Each has caused growing tensions between the United States and China over a period in which international diplomacy has been increasingly relegated to virtual meetings – first by the pandemic and then by Beijing’s extensive preparations for last month’s Communist Party congress.

“There is value to in-person meetings that no number of virtual meetings or phone calls can replace,” said Peter K. Lee, a security expert and research fellow in the foreign policy and defense program at the United States Studies Centre in Sydney. “The pandemic has limited the kind of leader-led diplomacy that is an important element of statecraft.” 

Lee said a face-to-face meeting between Biden and Xi would be an important opportunity “to take stock of the current trajectory of U.S.-China relations” since the pair last met virtually for two hours on July 28.

“There are so many disputes at the moment such as over Ukraine, Taiwan, North Korea, and technology decoupling where the two leaders are at an impasse but nonetheless need to be talking,” he said.

Breathing room

In contrast to the ASEAN summit in Phnom Penh, where Biden will be looking to offset growing Chinese influence in the region, a face-to-face meeting on the sidelines of the G-20 may provide a chance to put a floor on increasingly tense relations between the world’s two major powers.

Any such meeting would importantly take place with major domestic political events in the rear-view mirror in both countries, giving both sides some breathing room to broach compromise and cooperation.

“After the midterms and the 20th Party Congress, neither leader will be under pressure from domestic politics to appear hawkish toward the other,” said Nathaniel Sher, a senior research analyst and expert on China-U.S. ties at the Carnegie Endowment for International Peace.
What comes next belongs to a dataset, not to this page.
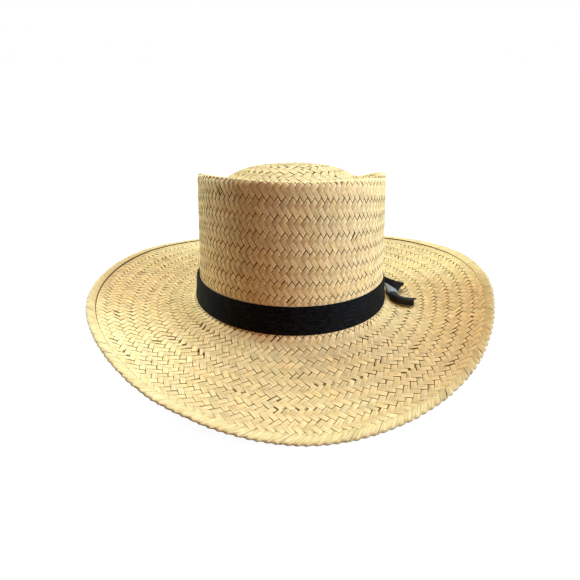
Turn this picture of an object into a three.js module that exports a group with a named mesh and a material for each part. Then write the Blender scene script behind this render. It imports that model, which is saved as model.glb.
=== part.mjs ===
// Gambler hat of woven palm straw, with a black ribbon band tied at its left side.
// Millimetres, +Z up. The front of the hat faces -Y and its left side, with the tie, is +X.
// The hat stands as it does by itself on a table: on the front and back arcs of its brim.
//
// The crown and brim are one woven sheet. Every ring of the sheet is an oval, and a place on it
// is found by its azimuth: 0 at the front, 90 at the left side (+X), 180 at the back.

import * as THREE from 'three';

// ---- driving dimensions ----

const HEAD_OVAL = { halfWidth: 86, halfLength: 99 };        // outside of the crown, above the band
const RIM_OVAL = { halfWidth: 81, halfLength: 92 };         // outside of the crown at its top
const RIM_HEIGHT = 107;                                     // above the foot of the crown
const RIM_FRONT_RISE = 10;                                  // the front of the rim is this much higher
const RIM_END_DIP = 1;                                      // front and back dip against the sides
const RIM_LEAN = 2;                                         // the rim lies this far to the front
const FOOT_FLARE = 1.5;                                     // the wall widens so much at its foot
const FLARE_HEIGHT = 12;                                    // and most of that below this height

const STRAW_THICKNESS = 2;
const BRIM_WIDTH = 97.5;                                    // along the surface, foot of crown to edge
const HEM_WIDTH = 8;                                        // the edge is folded back over the top
const HEM_THICKNESS = 1.6;

const TURN_SLOPE = 69;                                      // degrees, where the wall turns into the brim
const TURN_LENGTH = 5;                                      // along the surface, in which the turn fades

const BAND_HEIGHT = 21.5;
const BAND_THICKNESS = 1.2;
const BAND_FOOT = 0.5;                                      // lower edge of the band above the crown's foot
const FIT_GAP = 0.3;                                        // between pieces that touch

const KNOT = { halfWidth: 8, bulge: 4.2, edge: 1.2, foot: 2, top: 20.5 };
const TAIL_THICKNESS = 1;

const REST_PLANE = { atFront: -29.7, atBack: 1.66 };       // heights of the table under the brim's edge
const AROUND = 72;                                          // facets round the hat

// The brim's fall, in degrees below level, at the crown and at the edge, on twelve azimuths.
// A negative fall is a rise: the sides are rolled up, the left front most of all.
const BRIM_FALLS = [
  { azimuth: 0, atCrown: 23, atEdge: 7 },
  { azimuth: 30, atCrown: 22, atEdge: -11 },
  { azimuth: 60, atCrown: 11, atEdge: -39 },
  { azimuth: 90, atCrown: -5, atEdge: -33 },
  { azimuth: 120, atCrown: -10, atEdge: -21 },
  { azimuth: 150, atCrown: -10, atEdge: -9 },
  { azimuth: 180, atCrown: -9, atEdge: -3 },
  { azimuth: 210, atCrown: -11, atEdge: -7 },
  { azimuth: 240, atCrown: -12, atEdge: -14 },
  { azimuth: 270, atCrown: -7, atEdge: -17 },
  { azimuth: 300, atCrown: 2, atEdge: -18 },
  { azimuth: 330, atCrown: 15, atEdge: -4 },
];

// The top of the crown from its centre to the rim: share is the size of the oval ring against the
// rim's, and rise its height above the rim. A dome stands inside a groove and a narrow lip.
const TOP_SECTIONS = [
  { share: 0.22, rise: 9.4 },
  { share: 0.42, rise: 7.6 },
  { share: 0.58, rise: 4.6 },
  { share: 0.69, rise: 0.6 },
  { share: 0.77, rise: -3.8 },
  { share: 0.84, rise: -4.6 },
  { share: 0.90, rise: -2.2 },
  { share: 0.945, rise: -0.3 },
  { share: 0.98, rise: 0 },
  { share: 0.995, rise: -1.2 },
];
const DOME_RISE = 10;
const WALL_HEIGHTS = [104, 88, 66, 44, 22, 11, 5];
const BRIM_RUNS = [0, 2.5, 6, 12, 24, 38, 53, 68, 80];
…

“There are too many troubling issues both domestically in China and the U.S. as well as internationally — economic headwinds, climate change, the threat of nuclear war — for either leader to welcome a further deterioration in the bilateral relationship,” he said.

The very fact of any one-on-one meeting could be positive, Sher added, for the broader perception it could create about U.S.-China cooperation.
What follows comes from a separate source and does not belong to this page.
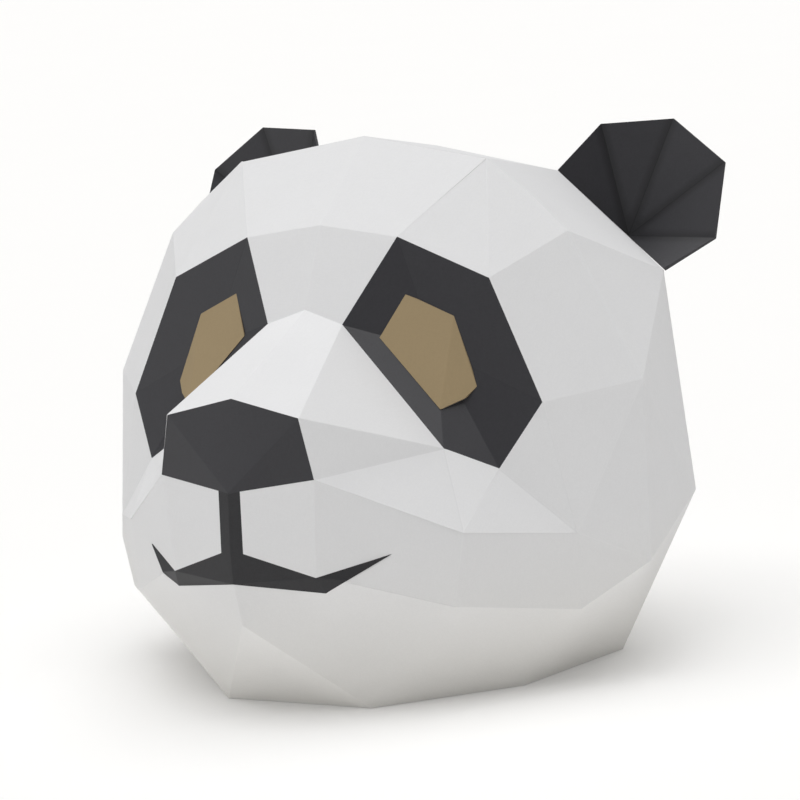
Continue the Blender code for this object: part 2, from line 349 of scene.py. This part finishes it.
def floor_material():
    """Seamless studio paper with a barely visible grain and no sheen."""
    shader = Shader("floor_paper")
    where = shader.position()
    clouds = shader.grain(where, FLOOR_CLOUD_SCALE, detail=3.0)
    grain = shader.grain(where, FLOOR_GRAIN_SCALE, detail=2.0)
    dark = tinted(FLOOR_COLOUR, 1.0 - FLOOR_MOTTLING)
    light = tinted(FLOOR_COLOUR, 1.0 + FLOOR_MOTTLING)
    shader.set(Base_Color=shader.mix(clouds, dark, light))
    shader.set(Roughness=0.9 + (grain - 0.5) * 0.05)
    shader.set(Normal=shader.bump(grain, FLOOR_RELIEF, FLOOR_GRAIN_DEPTH))
    shader.set(Emission_Color=(1.0, 1.0, 1.0, 1.0), Emission_Strength=FLOOR_GLOW)
    shader.set(Specular_IOR_Level=0.0)
    return shader.material


def cut_faces(shell):
    """Tells for every face whether it lacks a twin on the other side of the card."""
    normals = np.array([tuple(face.normal) for face in shell.faces])
    middles = np.array([tuple(face.calc_center_median()) for face in shell.faces])
    sizes = np.array([max(edge.calc_length() for edge in face.edges) for face in shell.faces])
    between = middles[:, None] - middles[None]
    depth = np.einsum("ijk,ik->ij", between, normals)
    near = np.linalg.norm(between, axis=2) < sizes[:, None]
    facing = normals @ normals.T < TWIN_FACING
    twins = near & facing & (depth > CARD_RANGE[0]) & (depth < CARD_RANGE[1])
    return ~twins.any(axis=1)


def clean_copy(node):
    """The node's mesh as a bmesh in the row's frame, welded, its cut edges marked."""
    shell = bmesh.new()
    shell.from_mesh(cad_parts[node].data)
    bmesh.ops.remove_doubles(shell, verts=shell.verts, dist=WELD_REACH)
    bmesh.ops.triangulate(shell, faces=shell.faces)
    wall = shell.faces.layers.float.new("wall")
    shell.faces.layers.float.new("fold")
    for face, is_cut in zip(shell.faces, cut_faces(shell)):
        face[wall] = float(is_cut)
    bmesh.ops.dissolve_limit(shell, angle_limit=FLAT_ANGLE, verts=shell.verts, edges=shell.edges)
    return shell


def marks(shell):
    """The two layers that mark the faces: cut edges of the card, and strips along folds."""
    return shell.faces.layers.float["wall"], shell.faces.layers.float["fold"]


def seam_left(node, other, place):
    """How wide the seam between two sheets stays: it shows only beside the cheek."""
    kinds = {node.split("_")[0], other.split("_")[0]}
    by_cheek = kinds in ({"cheek", "muzzle"}, {"cheek", "lip"})
    return CHEEK_SEAM_LEFT if by_cheek and abs(place.x) > CHEEK_SEAM_SIDE else SEAM_LEFT


def pull_to_neighbours(node, face, trees):
    """How far a cut edge moves out towards the sheets that it is glued to."""
    place = face.calc_center_median()
    pull = None
    for other, tree in trees.items():
        gap = tree.find_nearest(place, SEAM_REACH)[3] if other != node else None
        if gap is not None:
            pull = max(pull or 0.0, (gap - seam_left(node, other, place)) / 2)
    return pull


def close_seams(node, shell, trees):
    """Moves the cut edges along glued seams out until the sheets all but touch."""
    wall, _ = marks(shell)
    pulls = {face: pull_to_neighbours(node, face, trees) for face in shell.faces if face[wall]}
    pulls = {face: pull for face, pull in pulls.items() if pull is not None}
    moves = {}
    for vert in {vert for face in pulls for vert in face.verts}:
        weights = [WALL_WEIGHT if face[wall] else 1.0 for face in vert.link_faces]
        sides = [face.normal * weight for face, weight in zip(vert.link_faces, weights)]
        shifts = [pulls.get(face, 0.0) * weight for face, weight in zip(vert.link_faces, weights)]
        moves[vert] = Vector(np.linalg.lstsq(sides, shifts, rcond=WEAKEST_PULL)[0])
    for vert, move in moves.items():
        vert.co += move
    shell.normal_update()


def fold_lines(shell, crease):
    """Segments of the card's ridges, its valleys and its cut edges, as three arrays."""
    wall, _ = marks(shell)
    lines = {"ridge": [], "valley": [], "cut": []}
    for edge in shell.edges:
        line = [tuple(vert.co) for vert in edge.verts]
        if any(face[wall] for face in edge.link_faces):
            lines["cut"].append(line)
        elif edge.calc_face_angle(0.0) > crease:
            lines["ridge" if edge.is_convex else "valley"].append(line)
    return {kind: np.array(rows).reshape(-1, 2, 3) for kind, rows in lines.items()}


def distance_to(points, lines):
    """Distance from every point to the nearest of the line segments."""
    best = np.full(len(points), FAR_FROM_FOLDS)
    for start, end in lines:
        along = end - start
        share = np.clip((points - start) @ along / (along @ along), 0.0, 1.0)
        gap = np.linalg.norm(points - start - share[:, None] * along, axis=1)
        best = np.minimum(best, gap)
    return best


def round_folds(shell, lines, crease):
    """Turns each fold into a narrow rounded strip, marked 1 on a ridge and -1 in a valley."""
    wall, fold = marks(shell)
    sharp = [
        edge for edge in shell.edges
        if edge.calc_face_angle(0.0) > crease and not any(face[wall] for face in edge.link_faces)
    ]
    strips = bmesh.ops.bevel(
        shell, geom=sharp, offset=FOLD_RADIUS, offset_type="OFFSET", segments=FOLD_SEGMENTS,
        profile=0.5, affect="EDGES", clamp_overlap=True, loop_slide=True,
    )["faces"]
    middles = np.array([tuple(face.calc_center_median()) for face in strips]).reshape(-1, 3)
    ridge = distance_to(middles, lines["ridge"]) <= distance_to(middles, lines["valley"])
    for face, is_ridge in zip(strips, ridge):
        face[fold] = 1.0 if is_ridge else -1.0
        face[wall] = 0.0


def refine(shell):
    """Splits long edges until every facet has points enough to bend."""
    bmesh.ops.triangulate(shell, faces=shell.faces)
    for _ in range(SPLIT_ROUNDS):
        long_edges = [edge for edge in shell.edges if edge.calc_length() > LONG_EDGE]
        if not long_edges:
            break
        bmesh.ops.subdivide_edges(shell, edges=long_edges, cuts=1, use_grid_fill=False)
        bmesh.ops.triangulate(shell, faces=[face for face in shell.faces if len(face.verts) > 3])
    shell.verts.index_update()


def relax(shell, steps):
    """Lets the soft folds run out in a curve: free points move to their neighbours' mean."""
    wall, fold = marks(shell)
    free = np.array([
        not any(face[wall] or face[fold] for face in vert.link_faces) for vert in shell.verts
    ])
    pairs = np.array([[vert.index for vert in edge.verts] for edge in shell.edges])
    starts, ends = np.concatenate([pairs, pairs[:, ::-1]]).T
    points = np.array([tuple(vert.co) for vert in shell.verts])
    count = np.bincount(starts, minlength=len(points))
    for _ in range(steps):
        for axis in range(3):
            total = np.bincount(starts, points[ends, axis], len(points))
            points[free, axis] = total[free] / count[free]
    for vert, point in zip(shell.verts, points):
        vert.co = point


def bow(shell, lines):
    """Lifts the middle of each facet a little, as card that was glued and handled."""
    shell.normal_update()
    points = np.array([tuple(vert.co) for vert in shell.verts])
    reach = np.min([distance_to(points, lines[kind]) for kind in lines], axis=0)
    for vert, away in zip(shell.verts, reach):
        fade = min(1.0, away / BOW_REACH)
        fade = fade * fade * (3.0 - 2.0 * fade)
        wave = noise.noise(vert.co / BOW_SIZE + BOW_SHIFT)
        vert.co += vert.normal * (BOW_HEIGHT * fade * wave)


def paper_mesh(node, shell, lines):
    """The finished sheet's mesh, which stores how far its points lie from folds and cuts."""
    wall, fold = marks(shell)
    for face in shell.faces:
        face.smooth = not (face[wall] or face[fold])
    mesh = bpy.data.meshes.new(f"{node}_paper")
    shell.to_mesh(mesh)
    shell.free()
    points = np.array([tuple(vert.co) for vert in mesh.vertices])
    folds = np.concatenate([lines["ridge"], lines["valley"]])
    for name, segments in (("fold_mm", folds), ("cut_mm", lines["cut"])):
        layer = mesh.attributes.new(name, "FLOAT", "POINT")
        layer.data.foreach_set("value", distance_to(points, segments) / MM)
    return mesh


def dressed(node, material, trees):
    """A detailed piece of paper that stands for a CAD sheet."""
    angle, steps = CREASES.get(node, CREASES["other"])
    crease = math.radians(angle)
    shell = clean_copy(node)
    close_seams(node, shell, trees)
    lines = fold_lines(shell, crease)
    round_folds(shell, lines, crease)
    refine(shell)
    relax(shell, steps)
    bow(shell, lines)
    mesh = paper_mesh(node, shell, lines)
    mesh.materials.append(material)
    piece = bpy.data.objects.new(f"{node}_paper", mesh)
    bpy.context.scene.collection.objects.link(piece)
    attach(piece, "root")
    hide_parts(node)
    return piece


def add_floor():
    """A pale sheet that runs on past the frame on all sides."""
    shell = bmesh.new()
    bmesh.ops.create_grid(shell, x_segments=8, y_segments=8, size=FLOOR_REACH)
    mesh = bpy.data.meshes.new("studio_floor")
    shell.to_mesh(mesh)
    shell.free()
    mesh.materials.append(floor_material())
    floor = bpy.data.objects.new("studio_floor", mesh)
    floor.location.z = -FLOOR_DROP
    bpy.context.scene.collection.objects.link(floor)


def add_sun(name, azimuth, elevation, width, power, on_card):
    """A soft light: azimuth in degrees from the face towards +X."""
    light = bpy.data.lights.new(name, "SUN")
    light.energy = power
    light.angle = math.radians(width)
    lamp = bpy.data.objects.new(name, light)
    lamp.visible_diffuse = on_card
    side, height = math.radians(azimuth), math.radians(elevation)
    level = math.cos(height)
    back = Vector((math.sin(side) * level, -math.cos(side) * level, math.sin(height)))
    lamp.rotation_mode = "QUATERNION"
    lamp.rotation_quaternion = back.to_track_quat("Z", "Y")
    bpy.context.scene.collection.objects.link(lamp)


def add_world():
    """Even white air all round."""
    world = bpy.data.worlds.new("studio_air")
    world.use_nodes = True
    background = world.node_tree.nodes["Background"]
    background.inputs["Color"].default_value = (1.0, 1.0, 1.0, 1.0)
    background.inputs["Strength"].default_value = AIR
    bpy.context.scene.world = world


def add_camera():
    look, up = Vector(CAMERA_LOOK).normalized(), Vector(CAMERA_UP)
    right = look.cross(up).normalized()
    up = right.cross(look)
    turn = Matrix((right, up, -look)).transposed()
    data = bpy.data.cameras.new("camera")
    data.lens = CAMERA_LENS_MM
    data.sensor_width = CAMERA_SENSOR_MM
    camera = bpy.data.objects.new("camera", data)
    camera.matrix_world = Matrix.Translation(CAMERA_PLACE) @ turn.to_4x4()
    bpy.context.scene.collection.objects.link(camera)
    bpy.context.scene.camera = camera


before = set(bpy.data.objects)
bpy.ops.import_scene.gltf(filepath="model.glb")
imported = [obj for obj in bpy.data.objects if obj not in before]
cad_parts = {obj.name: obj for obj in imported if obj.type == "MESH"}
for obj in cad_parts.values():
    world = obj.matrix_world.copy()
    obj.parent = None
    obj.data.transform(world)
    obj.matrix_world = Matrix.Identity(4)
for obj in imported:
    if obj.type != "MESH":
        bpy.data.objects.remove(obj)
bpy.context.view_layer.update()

settled = bpy.context.evaluated_depsgraph_get()
solids = {name: BVHTree.FromObject(node, settled) for name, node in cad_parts.items()}

for name, finish in FINISHES.items():
    paper = card_material(name, **finish["look"])
    for sheet in finish["sheets"]:
        dressed(sheet, paper, solids)

add_floor()
add_world()
for light in LIGHTS:
    add_sun(*light)
add_camera()
bpy.context.scene.view_settings.view_transform = "Standard"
“Diplomatic engagement at the top sends a message to the bureaucracies in both countries that they can re-engage at the working level,” he said. “Reopening dialogue channels is particularly important after the flare-up in tensions over Taiwan last summer.”

That result of a possible Biden-Xi meeting might be more important than the specific outcome of anything they discuss, according to Thomas Fingar, a fellow at Stanford University’s Freeman Spogli Institute for International Studies and the former chief U.S. intelligence analyst.

“The meeting would not solve specific problems, but the fact of the meeting would demonstrate that Biden (and the U.S.) is willing to work with Xi/China when and where it is possible to do so (e.g., on Ukraine, nuclear security, climate issues),” Fingar said in an email.

“It would also make it possible for lower-level Chinese officials to re-engage with their American counterparts,” he said. “That might not happen, but it can’t happen unless sanctioned by Xi.”

Detente unlikely

But even then, the prospects for a detente seem dim.

Ja Ian Chong, a professor of international relations and expert in Chinese foreign policy at the National University of Singapore, said while Biden and Xi might have an interest in their countries easing ties, the room for maneuver would be limited by the widening chasm in their interests.

“Both sides have incentives to prevent some uncontrolled and uncontrollable downward spiral in relations,” Chong said, but “both sides are likely to signal resolve to each other” on any disagreement.

“Beijing’s insistence on a more forceful style for pursuing its interests, Washington’s determination to resist such moves,” as well as deepening mutual suspicions developing back in Washington and Beijing, he added, “likely make anything more than very small steps very difficult.”